The Designer As Soothsayer
In March 2002 Milton Glaser addressed the AIGA National Design Conference, which had been postponed six months by the events of September 11th. His comments, entitled This Is What I Have Learned, were numbered 1 through 10. “It’s interesting to observe that in the new AIGA code of ethics there is a significant amount of useful information about appropriate behavior towards clients and other designers, but not a word about a designer’s relationship to the public.” Excerpted from Number 10: Tell the truth 2002

The Designer As Humanist Pedagogue
Lazlo Moholy-Nagy spent much of his career teaching. From the Bauhaus to IIT, his hand guided many curricular decisions.
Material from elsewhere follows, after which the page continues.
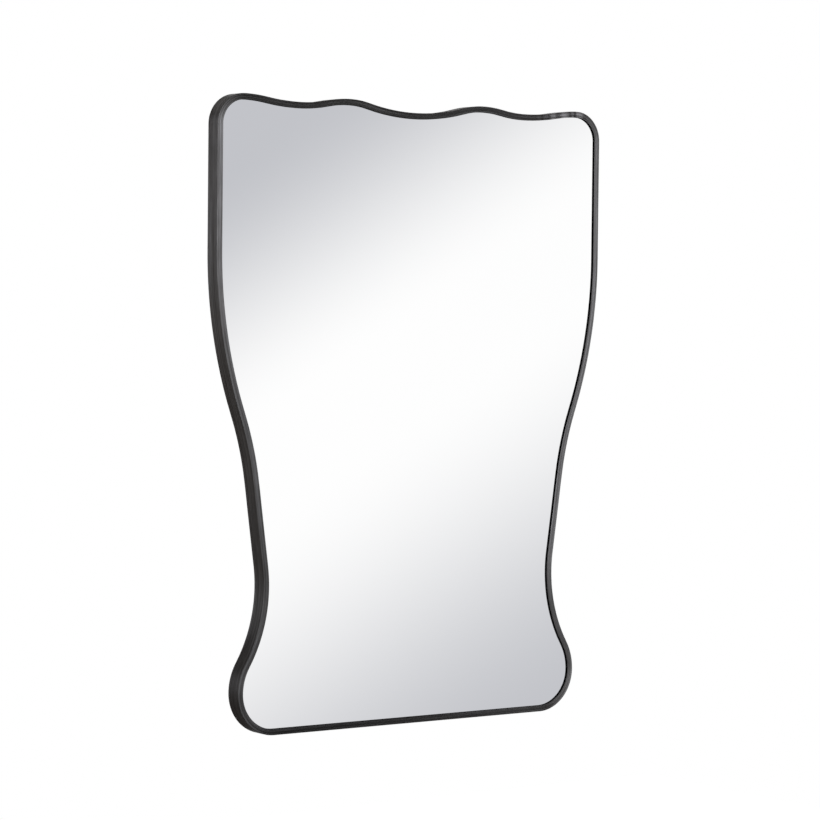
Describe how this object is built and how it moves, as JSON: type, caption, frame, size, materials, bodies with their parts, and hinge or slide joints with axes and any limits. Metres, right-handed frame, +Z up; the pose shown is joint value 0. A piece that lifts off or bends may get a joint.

But it would be a mistake to think of him as either a pedagogical formalist or a profession monger. He was a visionary who thought of the whole individual amid his social circumstances. “The industrial era marks the extinction of the amateur and the arrival of the careerist, whose only aim is to commercialize the means of expression; that is, not to produce out of conviction, but merely to deliver technical skill for whatever subject is asked.” Vision In Motion 1947 There you have it, eight brief quotations each totally out of context and re-contextualized to suit my thesis. To what end? Given the fact that designers are more likely to be critiqued for their deeds than their words, popular wisdom holds that we shouldn’t be too literal about their admonitions. But I’d like to suggest another possibility. An additional pop-psych nostrum has it that one needs to, “…walk the talk.” I propose that we at least hold designers to their written ideas, if not their interview comments or sound bites. Critics of design already do this, for example, Hal Foster’s critique of both Loos and Mau in Design and Crime, or Arvind Lodaya’s comments in Agenda for a 21st Century India Report.

In a universe decreasingly based upon written literacy, it’s doubly important that designers stick to the Horton Resolution and “mean what they say and say what they meant,” especially when they write. Being at odds with common sense is only a problem for those who don’t think. For those who do, I’m told suffering is its own reward.